El primer coadjutor salesiano no mártir elevado a los honores de los altares, fue beatificado por San Juan Pablo II el 14 de abril de 2002.

[Vatican News – Roma] Al rito de creación de hoy le seguirá el Consistorio público ordinario para la votación de la canonización del beato Juan Bautista Scalabrini, obispo de Piacenza, fundador de la Congregación de los Misioneros de San Carlos y de la Congregación de las Hermanas Misioneras de San Carlos Borromeo, más conocidas como los Scalabrinianos, y de Artemide Zatti, laico profeso de los Salesianos. El cardenal Marcello Semeraro, prefecto del Dicasterio para las Causas de los Santos, leerá la Peroratio y presentará brevemente las biografías de los beatos. A continuación, el Papa expresará la valoración de los votos y anunciará el día de las canonizaciones. Al final, saldrá de la Basílica por la Puerta de la Oración con los nuevos cardenales, para dirigirse -como ha ocurrido los años anteriores – al Monasterio Mater Ecclesiae, en los Jardines Vaticanos, para visitar y saludar al Papa emérito Benedicto XVI.

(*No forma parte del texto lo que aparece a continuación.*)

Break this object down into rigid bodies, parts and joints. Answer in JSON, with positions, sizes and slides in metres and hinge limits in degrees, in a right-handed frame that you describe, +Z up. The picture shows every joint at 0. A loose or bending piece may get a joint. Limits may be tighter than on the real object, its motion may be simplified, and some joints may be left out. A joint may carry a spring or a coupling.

Un emigrante de Emilia en Argentina, enfermero a su pesar, pero más popular y solicitado por los pacientes de su hospital que cualquier médico. Todo esto y mucho más es el beato Artemide Zatti, pronto santo, ejemplo de caridad y sacerdote fracasado: «Signo vivo de la compasión y de la misericordia de Dios por los enfermos», lo definió el postulador general de los salesianos, el padre Pierluigi Cameroni. La figura del coadjutor salesiano parece casi como si Don Bosco se la hubiera cosido: es un religioso no consagrado que profesa los mismos votos de caridad, castidad y obediencia y comparte la vida comunitaria.  La única diferencia, por tanto, es entre el estado clerical y el laico, pero ninguna diferencia en el campo de la perfección cristiana y del apostolado. O de la aspiración a la santidad, evidentemente.

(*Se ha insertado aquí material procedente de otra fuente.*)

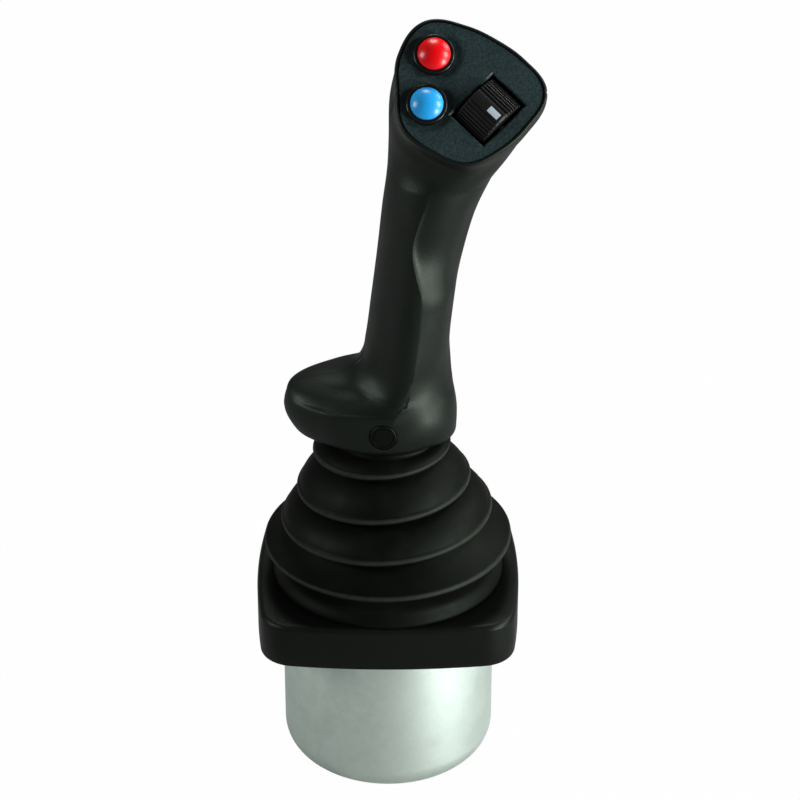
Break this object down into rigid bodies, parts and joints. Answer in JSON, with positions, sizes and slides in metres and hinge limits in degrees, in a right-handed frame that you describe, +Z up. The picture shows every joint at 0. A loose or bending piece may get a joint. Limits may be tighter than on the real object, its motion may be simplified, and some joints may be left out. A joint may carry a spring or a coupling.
{
  "type": "industrial joystick",
  "caption": "Panel-mounted two-axis industrial joystick: left-hand grip with two push-buttons and a thumb roller, bellows, square bezel and deep-drawn can.",
  "frame": {"origin": "centre of the panel seat, on the lever's axis at the underside of the mounting plate", "axes": "+Z up the lever, +X to the operator's right, +Y away from the operator"},
  "size_m": [0.0961, 0.0854, 0.2748],
  "materials": {
    "bezel_plastic": "satin moulded black plastic, fine spark texture",
    "zinc_screw": "bright zinc plating",
    "zinc_plate": "zinc-plated sheet steel",
    "zinc_can": "deep-drawn steel, pale zinc plating with a slight green cast, cloudy",
    "rubber": "matt black rubber",
    "cast_aluminium": "die-cast",
    "steel_pin": "ground steel",
    "spring_steel": "bright spring wire",
    "circuit_board": "green solder mask",
    "sensor_black": "black epoxy package",
    "bellows_rubber": "smooth matt black rubber with a soft sheen on the lips",
    "bronze": "sintered bronze",
    "magnet": "nickel-plated magnet",
    "clamp_aluminium": "turned aluminium",
    "black_screw": "black oxide",
    "grip_plastic": "satin moulded black plastic, fine texture, slight cool sheen",
    "face_plastic": "dark blue-grey plastic, coarse spark texture",
    "collar_plastic": "smooth black plastic",
    "red_plastic": "glossy red",
    "blue_plastic": "glossy blue",
    "roller_plastic": "smooth black plastic, ribbed"
  },
  "bodies": {
    "base": {"bezel": "bezel_plastic", "bezel_screws": "zinc_screw", "mounting_plate": "zinc_plate", "can": "zinc_can", "cable_grommet": "rubber", "gimbal_body": "cast_aluminium", "body_screws": "zinc_screw", "yoke_pins": "steel_pin", "pitch_springs": "spring_steel", "sensor_board": "circuit_board", "board_posts": "zinc_screw", "hall_sensor": "sensor_black", "bellows": "bellows_rubber"},
    "yoke": {"gimbal_yoke": "cast_aluminium", "yoke_bushes": "bronze", "lever_bushes": "bronze", "roll_springs": "spring_steel"},
    "lever": {"lever_hub": "cast_aluminium", "lever_pin": "steel_pin", "lever_shaft": "steel_pin", "sensor_tail": "clamp_aluminium", "sensor_magnet": "magnet", "bellows_collar": "clamp_aluminium", "grip_clamp": "clamp_aluminium", "clamp_screw": "black_screw", "clamp_plug": "grip_plastic", "grip_front_shell": "grip_plastic", "grip_rear_shell": "grip_plastic", "shell_screws": "zinc_screw", "face_plate": "face_plastic", "red_button_housing": "collar_plastic", "blue_button_housing": "collar_plastic", "red_button_spring": "spring_steel", "blue_button_spring": "spring_steel", "roller_cradle": "collar_plastic", "roller_axle": "steel_pin", "roller_spring": "spring_steel"},
    "red_button": {"red_button_cap": "red_plastic"},
    "blue_button": {"blue_button_cap": "blue_plastic"},
    "thumb_wheel": {"thumb_roller": "roller_plastic"}
  },
  "joints": [
    {"name": "lever_fore_aft", "type": "hinge", "parent": "base", "child": "yoke", "pos_m": [0, 0, 0.022], "axis": [1, 0, 0], "range_deg": [-18, 18], "stiffness_Nm_per_rad": 3, "deforming": ["pitch_springs", "bellows"]},
    {"name": "lever_left_right", "type": "hinge", "parent": "yoke", "child": "lever", "pos_m": [0, 0, 0.022], "axis": [0, 1, 0], "range_deg": [-18, 18], "stiffness_Nm_per_rad": 3, "deforming": ["roll_springs"]},
    {"name": "red_button_press", "type": "slide", "parent": "lever", "child": "red_button", "axis": [0, 0.766, -0.6428], "range_m": [0, 0.0022], "stiffness_N_per_m": 600, "springref_m": -0.002, "deforming": ["red_button_spring"]},
    {"name": "blue_button_press", "type": "slide", "parent": "lever", "child": "blue_button", "axis": [0, 0.766, -0.6428], "range_m": [0, 0.0022], "stiffness_N_per_m": 600, "springref_m": -0.002, "deforming": ["blue_button_spring"]},
    {"name": "thumb_roll", "type": "hinge", "parent": "lever", "child": "thumb_wheel", "pos_m": [0.0319, -0.00681, 0.18957], "axis": [0.7071, -0.4545, -0.5417], "range_deg": [-30, 30], "stiffness_Nm_per_rad": 0.01, "deforming": ["roller_spring"]}
  ]
}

Amor por Don Bosco, María Auxiliadora y la Providencia

Artemide llegó desde la provincia de Reggio Emilia, en Argentina, cuando sólo tenía 17 años, en 1897. Su familia, como muchas otras, se vio empujada a cruzar el océano por el hambre, la pobreza y la falta de esperanza. Instalado en Bahía Blanca, comenzó a asistir a la parroquia local dirigida por los salesianos y aquí conoció al padre Carlo Cavalli, que se convirtió en su padre espiritual y fuente de inspiración, pero sobre todo fue quien le hizo percibir la llamada del Señor. Enamorado de la obra de Don Bosco, Artemide estaba a punto de hacer sus votos en la casa salesiana de Bernal cuando contrajo la tuberculosis de un cohermano y esto echó por tierra todos sus planes. Don Cavalli le sugirió entonces que rezara a María Auxiliadora, prometiéndole, una vez curado, dedicarse a los enfermos. Artemide aceptó y así renunció a su vocación sacerdotal, marchando a la casa salesiana de Viedma, donde se desempeñó como ayudante en el hospital misionero. «Su grandeza no estuvo en aceptar, sino en elegir el plan que Dios tenía para él», continúa explicando el postulador, «y la radicalidad evangélica con la que se lanzó a seguir a Cristo, con el espíritu de Don Bosco, es decir, sin que le faltara nunca la alegría y la sonrisa que da el encuentro con el Señor».

Artemide: enfermo entre los enfermos

Es un día cualquiera de 1950 cuando Artemide se cae de una escalera. Desde hace algún tiempo tiene un extraño dolor de espalda del que ha surgido una sospecha que pronto se confirmará: tiene un tumor. Una vez más la enfermedad, esa aflicción humana que había perseguido, combatido y curado en otros durante toda su vida, le golpeó en persona, dándole una vez más la vuelta a la tortilla. Primero fue la tuberculosis la que le impidió ser sacerdote, ahora esto. Sería la última vez, Artemide se dio cuenta inmediatamente, pero siguió trabajando como si nada, rodeado del amor de su comunidad y de la gratitud de miles de personas hasta el final de su vida, que llegó el 15 de marzo de 1951.